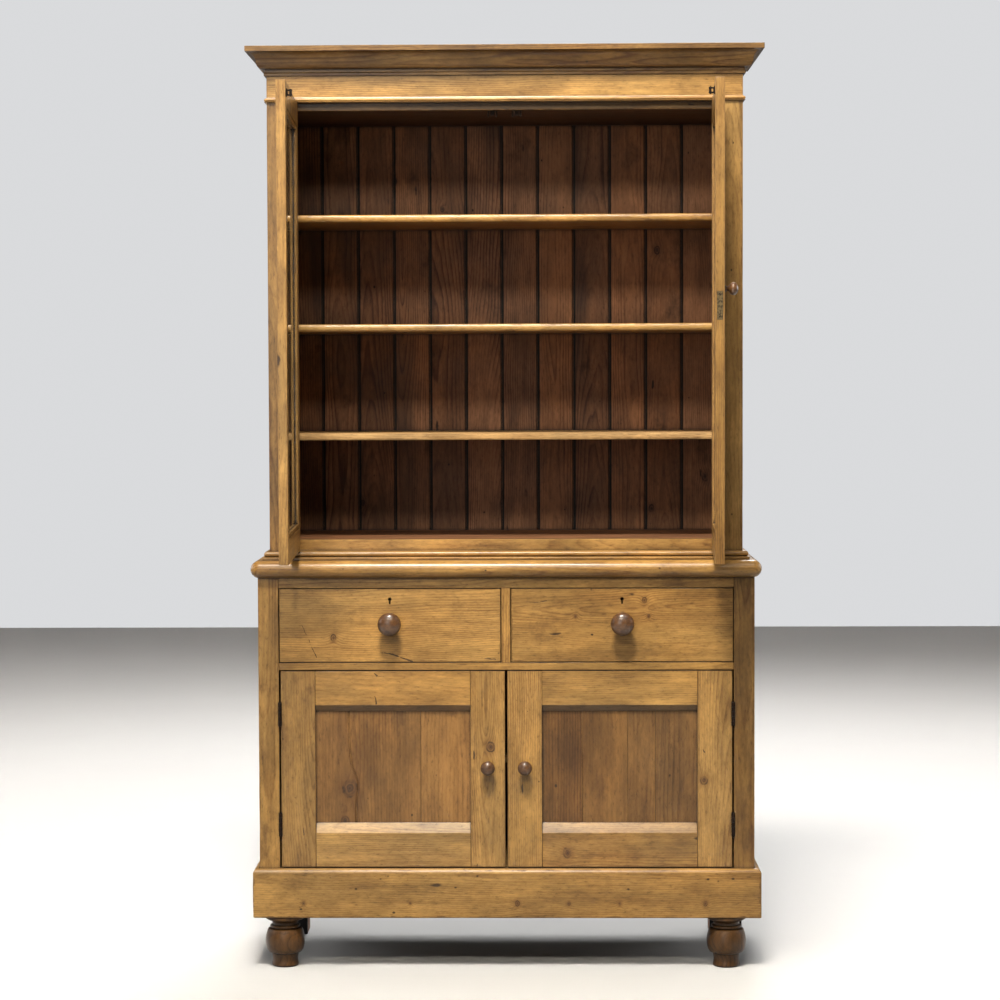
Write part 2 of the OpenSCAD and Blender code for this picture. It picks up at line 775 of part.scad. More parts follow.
module sash_lock() {
    z = lock_z - sash_z;
    translate([sash_w - lock_d, (frame_t - lock_t) / 2, z]) difference() {
        translate([0, 0, -lock_body_h / 2]) cube([lock_d - lock_plate_t + e, lock_t, lock_body_h]);
        translate([lock_d / 2, 0, 0]) keyhole(lock_t - 2);
    }
    translate([sash_w - lock_plate_t, (frame_t - lock_plate_w) / 2, z - lock_h / 2])
        cube([lock_plate_t, lock_plate_w, lock_h]);
}

module left_sash_stiles() {
    color(pine) hang_left_sash() sash_stiles(false);
}

module left_sash_rails() {
    color(pine) hang_left_sash() sash_rails();
}

module left_sash_glass() {
    color(clear) hang_left_sash() sash_glass();
}

module left_sash_beads() {
    color(pine) hang_left_sash() sash_beads();
}

module left_sash_fittings() {
    color(iron) hang_left_sash() sash_fittings();
}

module right_sash_stiles() {
    color(pine) hang_right_sash() sash_stiles(true);
}

module right_sash_rails() {
    color(pine) hang_right_sash() sash_rails();
}

module right_sash_glass() {
    color(clear) hang_right_sash() sash_glass();
}

module right_sash_beads() {
    color(pine) hang_right_sash() sash_beads();
}

module right_sash_fittings() {
    color(iron) hang_right_sash() sash_fittings();
}

module right_sash_knob() {
    color(knob_wood) hang_right_sash() at_sash_knob() turned_knob(sash_knob_r, 30, 5, 16);
}

module right_sash_lock() {
    color(brass) hang_right_sash() sash_lock();
}

// ---- lower doors ----

panel_x = door_stile_w - groove_d + slip;
panel_low = door_rail_h + low_bevel_h - groove_d + slip;
panel_high = door_h - (door_rail_h + high_bevel_h - groove_d + slip);
shoulder = 0.3;                 // joint between a rail's end and the stile

door_tenon_y = 7;
door_tenon_h = door_rail_h - 2 * tenon_in;
panel_groove_w = panel_t + slip;
panel_groove_y = panel_set - slip / 2;

// A rail lying along X, its upper edge sloping up from the front to the panel
module door_rail(bevel) {
    inner = door_w - 2 * door_stile_w;
    difference() {
        union() {
            translate([shoulder, 0, 0]) rotate([90, 0, 90]) linear_extrude(inner - 2 * shoulder)
                polygon([[0, 0], [frame_t, 0], [frame_t, door_rail_h + bevel],
                         [panel_set - 1, door_rail_h + bevel], [0, door_rail_h]]);
            translate([-tenon_l, door_tenon_y, tenon_in])
                cube([inner + 2 * tenon_l, tenon_t, door_tenon_h]);
        }
        translate([-e, panel_groove_y, door_rail_h + bevel - groove_d])
            cube([inner + 2 * e, panel_groove_w, groove_d + e]);
    }
}

module door_frame() {
    for (m = [0, 1]) translate([m * door_w, 0, 0]) mirror([m, 0, 0]) difference() {
        cube([door_stile_w, frame_t, door_h]);
        translate([door_stile_w - groove_d, panel_groove_y, door_rail_h - groove_d])
            cube([groove_d + e, panel_groove_w, door_h - 2 * (door_rail_h - groove_d)]);
        for (z = [tenon_in, door_h - door_rail_h + tenon_in])
            translate([door_stile_w - tenon_l - slip, door_tenon_y - slip / 2, z - slip / 2])
                cube([tenon_l + slip + e, tenon_t + slip, door_tenon_h + slip]);
        if (m == 1) translate([door_w, 0, 0]) mirror([1, 0, 0]) at_door_knob() knob_hole();
    }
    translate([door_stile_w, 0, 0]) door_rail(low_bevel_h);
    translate([door_stile_w, 0, door_h]) mirror([0, 0, 1]) door_rail(high_bevel_h);
}

module door_panel() {
    box([panel_x, panel_set, panel_low], [door_w - panel_x, panel_set + panel_t, panel_high]);
}

module at_door_knob() {
    translate([door_w - door_stile_w / 2, 0, door_h / 2 + door_knob_up]) children();
}

module door_knob() {
    at_door_knob() turned_knob(door_knob_r, 34, 7, 12);
}

module door_hinge_halves() {
    for (z = door_hinge_z) translate([-hinge_gap / 2, -knuckle_r, z - door_z])
        hinge_door_half(hinge_gap);
}

module left_door_frame() {
    color(pine) hang_left_door() door_frame();
}

module left_door_panel() {
    color(pine) hang_left_door() door_panel();
}

module left_door_knob() {
    color(knob_wood) hang_left_door() door_knob();
}

module left_door_hinges() {
    color(iron) hang_left_door() door_hinge_halves();
}

module right_door_frame() {
    color(pine) hang_right_door() door_frame();
}

module right_door_panel() {
    color(pine) hang_right_door() door_panel();
}

module right_door_knob() {
    color(knob_wood) hang_right_door() door_knob();
}

module right_door_hinges() {
    color(iron) hang_right_door() door_hinge_halves();
}

// ---- drawers ----

key_up = 64;                    // height of the keyhole above the middle of the front

module drawer_front() {
    mid = drawer_front_h / 2;
    difference() {
        box([-drawer_w / 2, 0, 0], [drawer_w / 2, frame_t, drawer_front_h]);
        translate([0, 0, mid + key_up]) keyhole(frame_t + 1);
        translate([0, 0, mid + drawer_knob_up]) knob_hole();
        for (s = [-1, 1]) translate([s * (drawer_w / 2 - drawer_side_t / 2), drawer_lap, -e])
            translate([-drawer_side_t / 2 - e, 0, 0])
                cube([drawer_side_t + 2 * e, side_lap, drawer_side_h + slip]);
        box([-drawer_w / 2 + 6, drawer_lap, cock - slip / 2],
            [drawer_w / 2 - 6, frame_t + 1, cock + drawer_bottom_t + slip / 2]);
    }
}

module drawer_box() {
    inside = drawer_w - 2 * drawer_side_t;
    end = drawer_lap + drawer_len;
    for (s = [-1, 1]) translate([s * (drawer_w / 2 - drawer_side_t / 2), 0, 0]) difference() {
        box([-drawer_side_t / 2, drawer_lap + slip, 0], [drawer_side_t / 2, end, drawer_side_h]);
        box([-s * drawer_side_t / 2 - (s > 0 ? e : 5), drawer_lap, cock - slip / 2],
            [-s * drawer_side_t / 2 + (s > 0 ? 5 : e), end + 1, cock + drawer_bottom_t + slip / 2]);
    }
    box([-inside / 2 + slip / 2, end - 14, cock + drawer_bottom_t + slip],
        [inside / 2 - slip / 2, end - 2, drawer_side_h - 8]);
    box([-inside / 2 - 4, drawer_lap + slip, cock], [inside / 2 + 4, end, cock + drawer_bottom_t]);
}

module drawer_knob() {
    translate([0, 0, drawer_front_h / 2 + drawer_knob_up]) turned_knob(drawer_knob_r, 46, 10, 12);
}

module left_drawer_front() {
    color(pine) place_drawer(-1) drawer_front();
}

module left_drawer_box() {
    color(pale_pine) place_drawer(-1) drawer_box();
}

module left_drawer_knob() {
    color(knob_wood) place_drawer(-1) drawer_knob();
}

module right_drawer_front() {
    color(pine) place_drawer(1) drawer_front();
}

module right_drawer_box() {
    color(pale_pine) place_drawer(1) drawer_box();
}

module right_drawer_knob() {
    color(knob_wood) place_drawer(1) drawer_knob();
}

front_feet();
rear_feet();
corner_blocks();
plinth();
base_sides();
base_stiles();
base_rails();
drawer_divider();
drawer_runners();
drawer_guides();
base_floor();
base_shelf();
base_bearers();
base_back_boards();
door_stops();
base_top();
waist_moulding();
case_sides();
case_stiles();
case_sill_rail();
case_head_rail();
case_floor();
case_ceiling();
case_back_boards();
frieze();
astragal();
cornice();
cornice_blocks();
shelf_top();
shelf_middle();
shelf_bottom();
shelf_bearers();
case_hinges();
catch_keepers();
left_sash_stiles();
left_sash_rails();
left_sash_glass();
left_sash_beads();
left_sash_fittings();
right_sash_stiles();
right_sash_rails();
right_sash_glass();
right_sash_beads();
right_sash_fittings();
right_sash_knob();
right_sash_lock();
left_door_frame();
left_door_panel();
left_door_knob();
left_door_hinges();
right_door_frame();
right_door_panel();
right_door_knob();
right_door_hinges();
left_drawer_front();
left_drawer_box();
left_drawer_knob();
right_drawer_front();
right_drawer_box();
right_drawer_knob();
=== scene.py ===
"""Looks of a two-part waxed pine pantry cabinet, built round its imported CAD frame."""
import json
import math
import random

import bmesh
import bpy
from mathutils import Matrix, Vector, noise


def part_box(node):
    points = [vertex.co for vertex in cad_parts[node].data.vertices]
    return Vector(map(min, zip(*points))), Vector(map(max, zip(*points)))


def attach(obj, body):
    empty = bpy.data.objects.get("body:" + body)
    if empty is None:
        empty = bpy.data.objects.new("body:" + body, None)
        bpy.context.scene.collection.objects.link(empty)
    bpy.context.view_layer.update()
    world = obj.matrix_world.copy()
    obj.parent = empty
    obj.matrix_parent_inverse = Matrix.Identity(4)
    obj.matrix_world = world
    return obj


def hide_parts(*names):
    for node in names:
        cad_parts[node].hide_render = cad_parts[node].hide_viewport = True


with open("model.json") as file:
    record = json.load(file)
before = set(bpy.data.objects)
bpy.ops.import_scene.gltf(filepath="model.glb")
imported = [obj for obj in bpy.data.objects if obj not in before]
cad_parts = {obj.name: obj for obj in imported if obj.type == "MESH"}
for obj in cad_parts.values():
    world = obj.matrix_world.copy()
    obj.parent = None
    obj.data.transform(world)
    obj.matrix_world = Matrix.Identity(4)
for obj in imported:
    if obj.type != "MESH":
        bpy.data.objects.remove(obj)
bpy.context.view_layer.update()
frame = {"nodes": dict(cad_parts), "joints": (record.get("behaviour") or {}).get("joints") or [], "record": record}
noise.seed_set(1)       # the clock seeds noise_vector otherwise, and each run differs

MM = 0.001
X, Y, Z = 0, 1, 2

CORNER_SHADE_REACH = 13 * MM          # how far from a corner the painted shade reaches
STEP = 46 * MM                  # spacing of the points that let a board go uneven
UNEVEN = 0.18 * MM              # how far hand planing leaves a face from flat
ROUND_TURNS = 64                # points round a turned piece
SCREW_RADIUS, SCREW_IN = 2.6 * MM, 7 * MM       # the lock's screws, and how far from its ends
CATCH_APART = 12 * MM           # between the side plates of a door's catch
KEEPER_APART = 18.8 * MM        # between the cheeks of a keeper
BACKDROP, WORLD_LIGHT = 0.72, 0.045             # the world as it is seen, and as it lights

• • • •

# Exercise requirements:
Transcribe precisely the lines between the one that contains "left_door_hinges();" and the one that contains "record = json.load(file)", counting those two lines as part of the range.

# Full solution:
left_door_hinges();
right_door_frame();
right_door_panel();
right_door_knob();
right_door_hinges();
left_drawer_front();
left_drawer_box();
left_drawer_knob();
right_drawer_front();
right_drawer_box();
right_drawer_knob();
=== scene.py ===
"""Looks of a two-part waxed pine pantry cabinet, built round its imported CAD frame."""
import json
import math
import random

import bmesh
import bpy
from mathutils import Matrix, Vector, noise


def part_box(node):
    points = [vertex.co for vertex in cad_parts[node].data.vertices]
    return Vector(map(min, zip(*points))), Vector(map(max, zip(*points)))


def attach(obj, body):
    empty = bpy.data.objects.get("body:" + body)
    if empty is None:
        empty = bpy.data.objects.new("body:" + body, None)
        bpy.context.scene.collection.objects.link(empty)
    bpy.context.view_layer.update()
    world = obj.matrix_world.copy()
    obj.parent = empty
    obj.matrix_parent_inverse = Matrix.Identity(4)
    obj.matrix_world = world
    return obj


def hide_parts(*names):
    for node in names:
        cad_parts[node].hide_render = cad_parts[node].hide_viewport = True


with open("model.json") as file:
    record = json.load(file)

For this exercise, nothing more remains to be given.